Send back the entries below exactly as they appear.

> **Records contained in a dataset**
-- START --

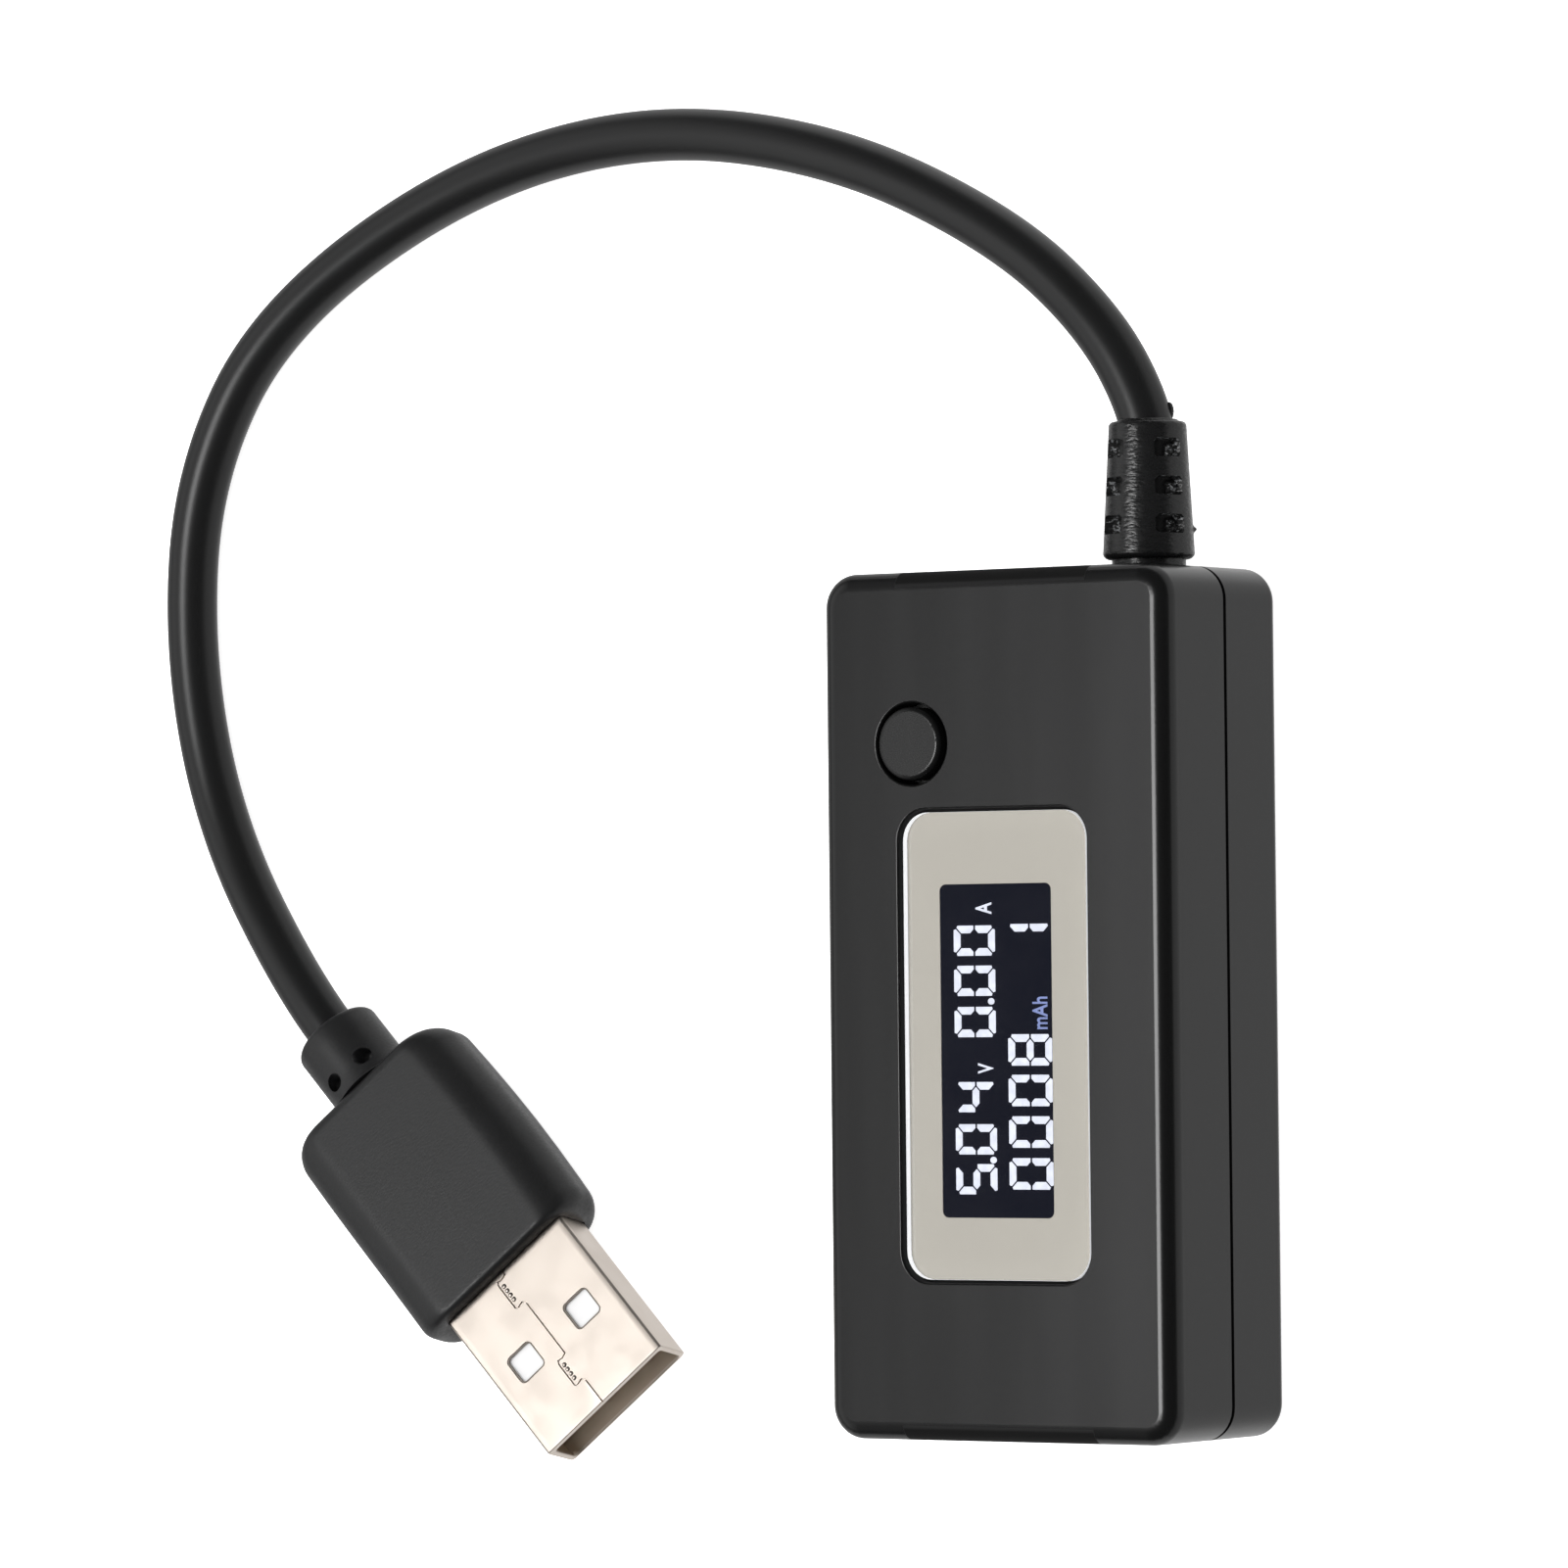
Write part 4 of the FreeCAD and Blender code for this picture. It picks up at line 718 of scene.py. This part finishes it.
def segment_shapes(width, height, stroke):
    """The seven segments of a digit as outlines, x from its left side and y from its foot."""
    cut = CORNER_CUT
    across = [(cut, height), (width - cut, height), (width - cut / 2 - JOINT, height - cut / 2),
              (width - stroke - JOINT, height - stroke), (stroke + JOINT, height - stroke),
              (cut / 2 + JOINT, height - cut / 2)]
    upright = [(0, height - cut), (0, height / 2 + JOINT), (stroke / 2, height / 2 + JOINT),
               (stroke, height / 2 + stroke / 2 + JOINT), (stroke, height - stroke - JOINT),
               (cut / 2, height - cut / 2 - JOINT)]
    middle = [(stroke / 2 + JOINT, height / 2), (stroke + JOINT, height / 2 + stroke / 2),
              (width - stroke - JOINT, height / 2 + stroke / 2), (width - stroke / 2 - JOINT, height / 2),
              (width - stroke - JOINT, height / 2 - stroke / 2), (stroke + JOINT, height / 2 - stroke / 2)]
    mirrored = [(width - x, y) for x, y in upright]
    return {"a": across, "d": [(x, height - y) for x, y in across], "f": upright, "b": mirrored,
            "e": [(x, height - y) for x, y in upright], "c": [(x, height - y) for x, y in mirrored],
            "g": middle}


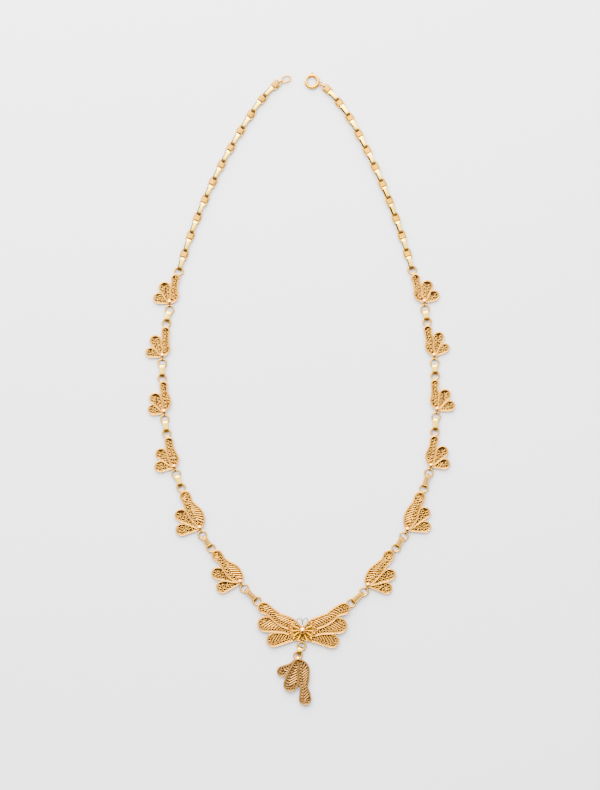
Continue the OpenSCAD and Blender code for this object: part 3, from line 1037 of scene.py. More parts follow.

-- END --

> **SOLVED PROBLEM**
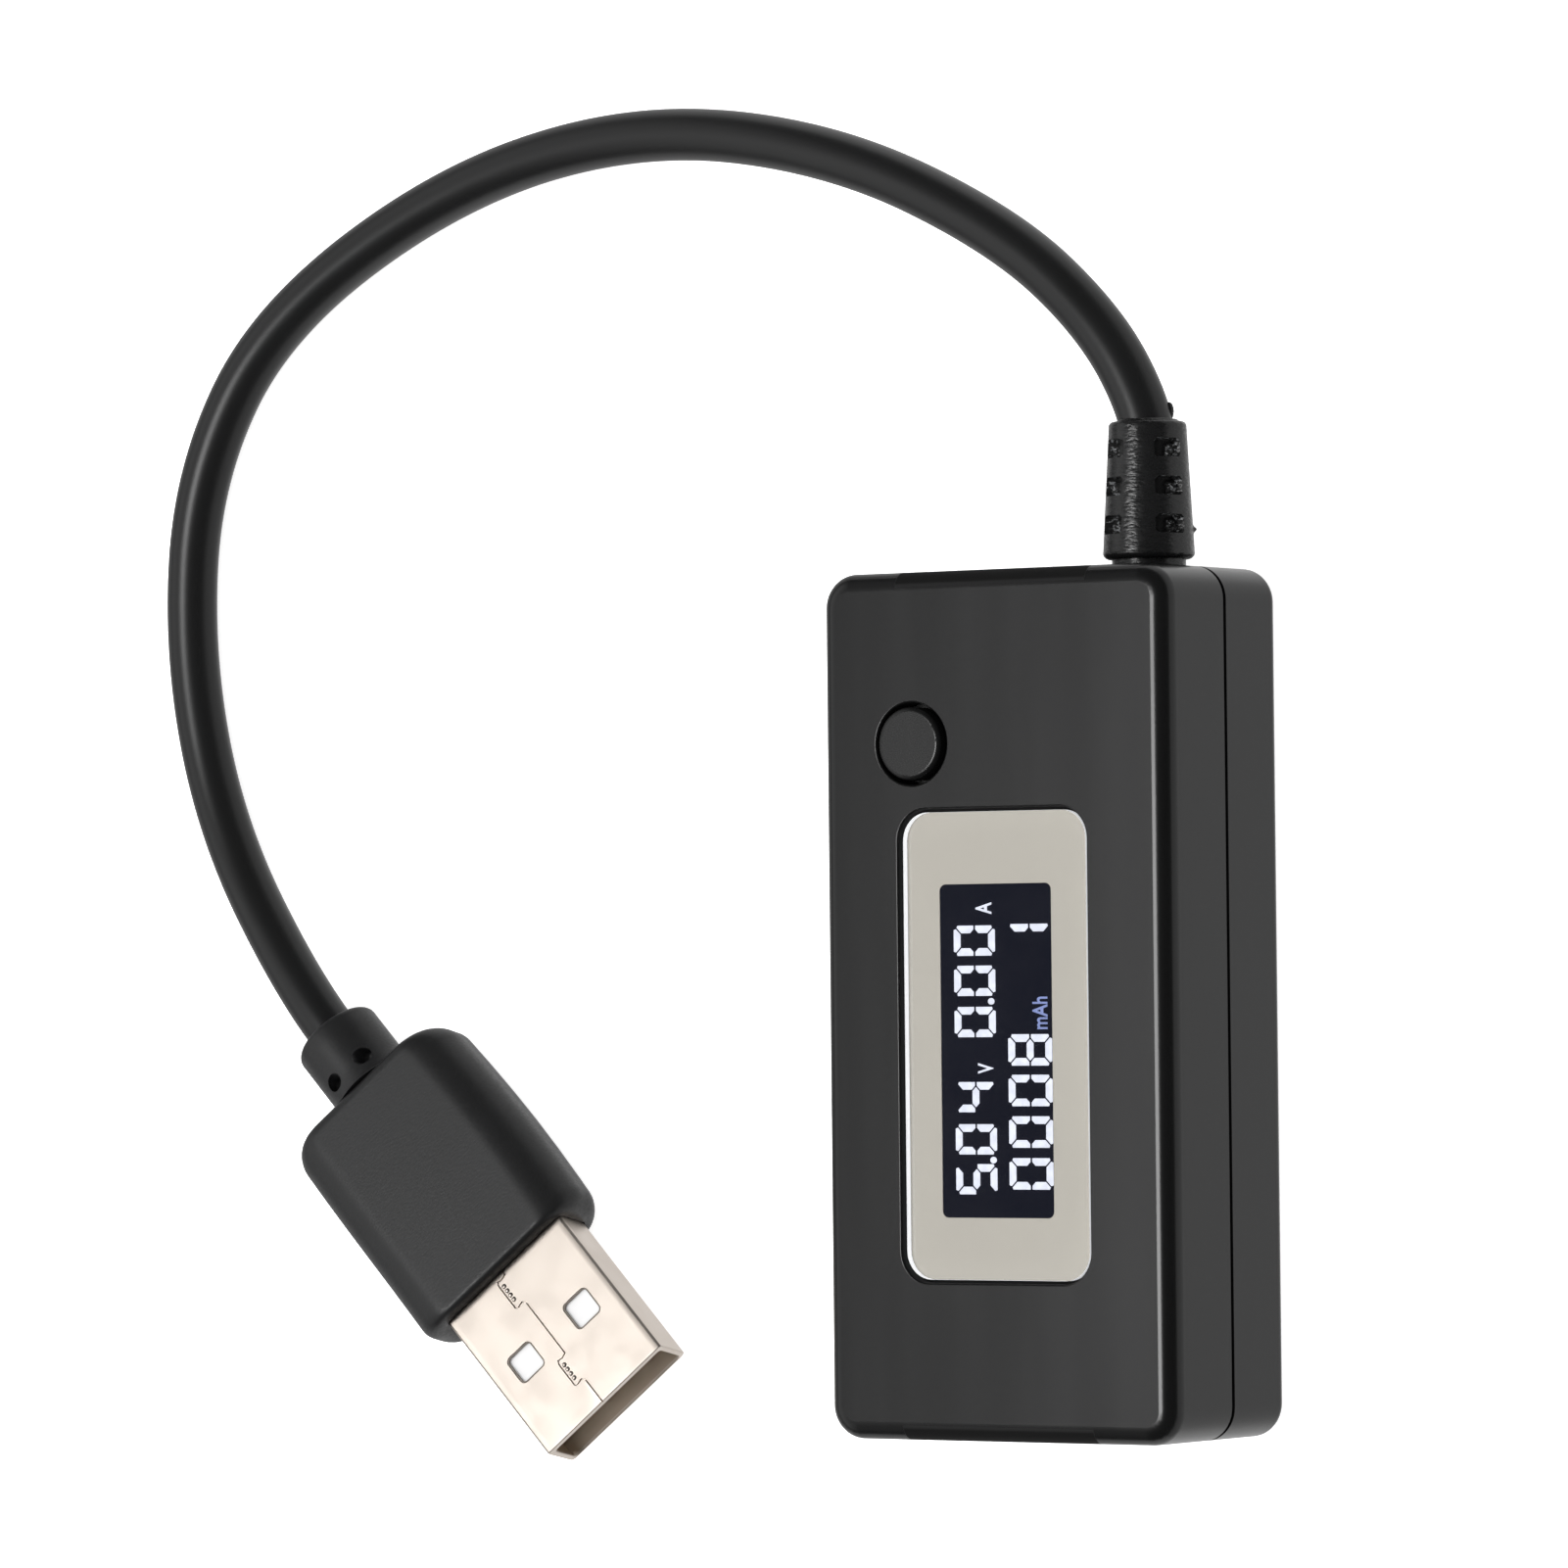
Write part 4 of the FreeCAD and Blender code for this picture. It picks up at line 718 of scene.py. This part finishes it.
def segment_shapes(width, height, stroke):
    """The seven segments of a digit as outlines, x from its left side and y from its foot."""
    cut = CORNER_CUT
    across = [(cut, height), (width - cut, height), (width - cut / 2 - JOINT, height - cut / 2),
              (width - stroke - JOINT, height - stroke), (stroke + JOINT, height - stroke),
              (cut / 2 + JOINT, height - cut / 2)]
    upright = [(0, height - cut), (0, height / 2 + JOINT), (stroke / 2, height / 2 + JOINT),
               (stroke, height / 2 + stroke / 2 + JOINT), (stroke, height - stroke - JOINT),
               (cut / 2, height - cut / 2 - JOINT)]
    middle = [(stroke / 2 + JOINT, height / 2), (stroke + JOINT, height / 2 + stroke / 2),
              (width - stroke - JOINT, height / 2 + stroke / 2), (width - stroke / 2 - JOINT, height / 2),
              (width - stroke - JOINT, height / 2 - stroke / 2), (stroke + JOINT, height / 2 - stroke / 2)]
    mirrored = [(width - x, y) for x, y in upright]
    return {"a": across, "d": [(x, height - y) for x, y in across], "f": upright, "b": mirrored,
            "e": [(x, height - y) for x, y in upright], "c": [(x, height - y) for x, y in mirrored],
            "g": middle}


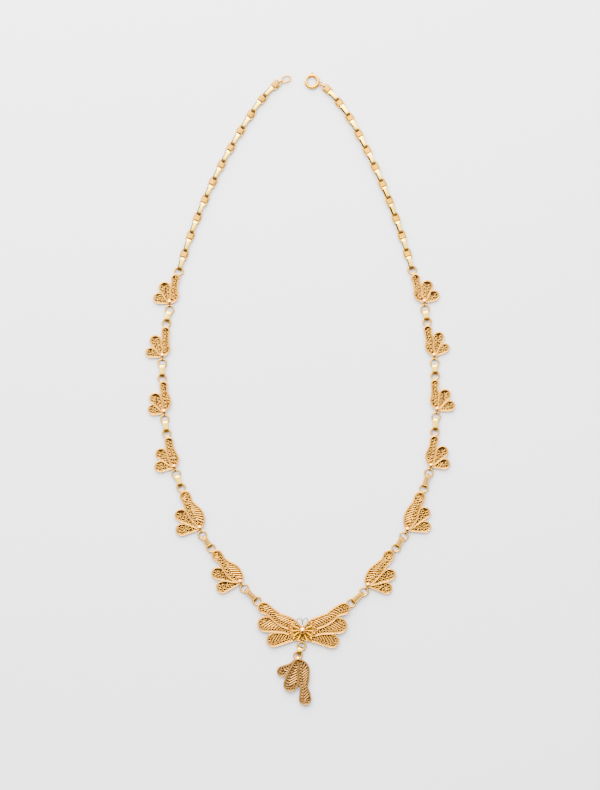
Continue the OpenSCAD and Blender code for this object: part 3, from line 1037 of scene.py. More parts follow.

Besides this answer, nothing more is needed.